Degrees of closeness, of openness, will inevitably set an artwork’s temperature. There are the warm, neighborly works of John Ahearn and Rigoberto Torres, who create sculptures of people who live in their South Bronx community; the crisp collegiality of Chris Wool’s hand-painted sign for Martin Kippenberger’s conceptual MOMAS. Museum of Modern Art Syros (1994); the tepid confessional act of Clark’s First Rehab Piece (1991), a framed copy of an official medical document for which he lists the year-by-year history of his drug use; the bracingly funny “Sears Class Portraits” of Mike Smith, which he takes with his MFAs every school year, playing to perfection the dual roles of paterfamilias and class clown.

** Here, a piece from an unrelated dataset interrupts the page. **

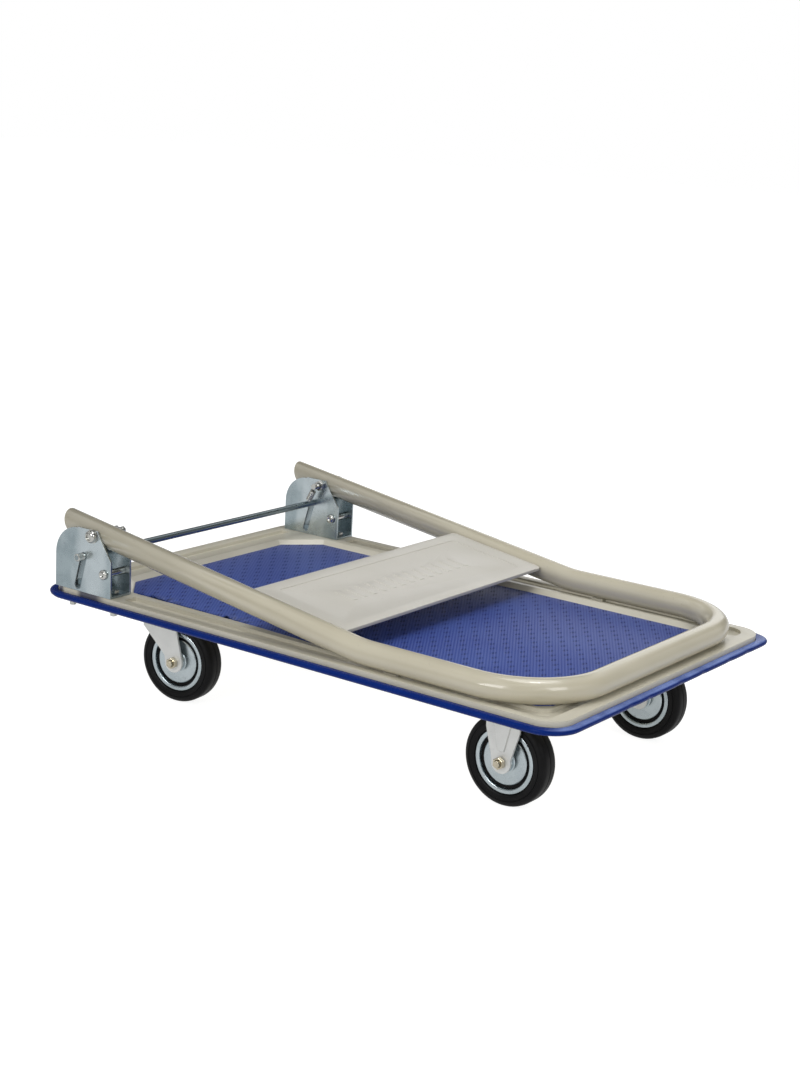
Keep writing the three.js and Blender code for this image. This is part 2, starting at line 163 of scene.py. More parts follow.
class Graph:
    """Node tree of one material, with a single way to add nodes."""

    def __init__(self, name: str) -> None:
        """Start an empty material of the given name."""
        self.material = bpy.data.materials.new(name)
        self.material.use_nodes = True
        self.tree = self.material.node_tree
        self.tree.nodes.clear()

    def node(self, kind: str, settings: dict | None = None, sockets: dict | None = None) -> Node:
        """Add a node.

        Args:
            kind: The node's type name.
            settings: Attributes, set before the sockets.
            sockets: Values or signals by socket name or index.

        Returns:
            The new node.
        """
        made = self.tree.nodes.new(kind)
        for key, value in (settings or {}).items():
            setattr(made, key, value)
        for key, value in (sockets or {}).items():
            target = made.inputs[key]
            if isinstance(value, Signal):
                self.tree.links.new(value.socket, target)
            else:
                target.default_value = value
        return made

    def add(self, kind: str, settings: dict | None = None, sockets: dict | None = None,
            output: int | str = 0) -> Signal:
        """Add a node and return one of its outputs as a signal."""
        return Signal(self, self.node(kind, settings, sockets).outputs[output])

    def place(self) -> Signal:
        """Object coordinates."""
        return self.add("ShaderNodeTexCoord", output="Object")

    def axes(self) -> tuple[Signal, Signal, Signal]:
        """Object coordinates as three separate signals."""
        split = self.node("ShaderNodeSeparateXYZ", sockets={0: self.place()})
        return tuple(Signal(self, split.outputs[i]) for i in range(3))

    def noise(self, scale: float, detail: float = 3.0, roughness: float = 0.5,
              stretch: Sequence[float] = (1.0, 1.0, 1.0)) -> Signal:
        """Fractal noise on Object coordinates.

        Args:
            scale: Cells per metre.
            detail: Octaves.
            roughness: Weight of the fine octaves.
            stretch: Factors on the three axes.

        Returns:
            The noise, from 0 to 1.
        """
        vector = self.add("ShaderNodeMapping", sockets={"Vector": self.place(), "Scale": tuple(stretch)})
        return self.add("ShaderNodeTexNoise", sockets={
            "Vector": vector, "Scale": scale, "Detail": detail, "Roughness": roughness})

    def blend(self, factor: "Signal | float", first: object, second: object) -> Signal:
        """Mix two colours by a factor."""
        made = self.node("ShaderNodeMix", {"data_type": "RGBA"}, {"Factor": factor, 6: first, 7: second})
        return Signal(self, made.outputs[2])

    def bump(self, height: Signal, strength: float, distance: float) -> Signal:
        """Normal disturbed by a height."""
        sockets = {"Height": height, "Strength": strength, "Distance": distance}
        return self.add("ShaderNodeBump", sockets=sockets)

    def output(self, sockets: dict) -> bpy.types.Material:
        """Close the graph with a Principled shader.

        Args:
            sockets: The shader's sockets.

        Returns:
            The finished material.
        """
        shader = self.add("ShaderNodeBsdfPrincipled", sockets=sockets)
        self.node("ShaderNodeOutputMaterial", sockets={"Surface": shader})
        return self.material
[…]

And then there are the aesthetics of simply dicking around. Tom Marioni’s iconic performance/installation The Act of Drinking Beer With Friends Is the Highest Form of Art (1970–2017) almost explains itself, the artist believing that socializing is as much an art form as any — or at least that art is the finest excuse for a party. A table and chairs, a bar and a fridge, all carve out a space to hang out inside the gallery where, gallerist permitting, the highest form of art might just erupt. One of the show’s wiliest works, Tell Me Everything, is an audio recording made by Robert Gober and Richard Prince sometime in the 1990s when the two were palling around, shooting the proverbial shit. (It must be noted that the date is unspecified, and the “work,” such as it is, isn’t for sale.) For two minutes, looped, the artists crack each other up by telling each other the same joke in two different ways. Summed up: “I’ve got good news and bad news,” a doctor tells his patient. The bad news? A painful death for which there is no possible cure. The good news? “I’m having an affair with my secretary!” Smart, silly, finding a giggle in the face of a grim reality: yet another way for artists to inject some much-needed oxygen into art.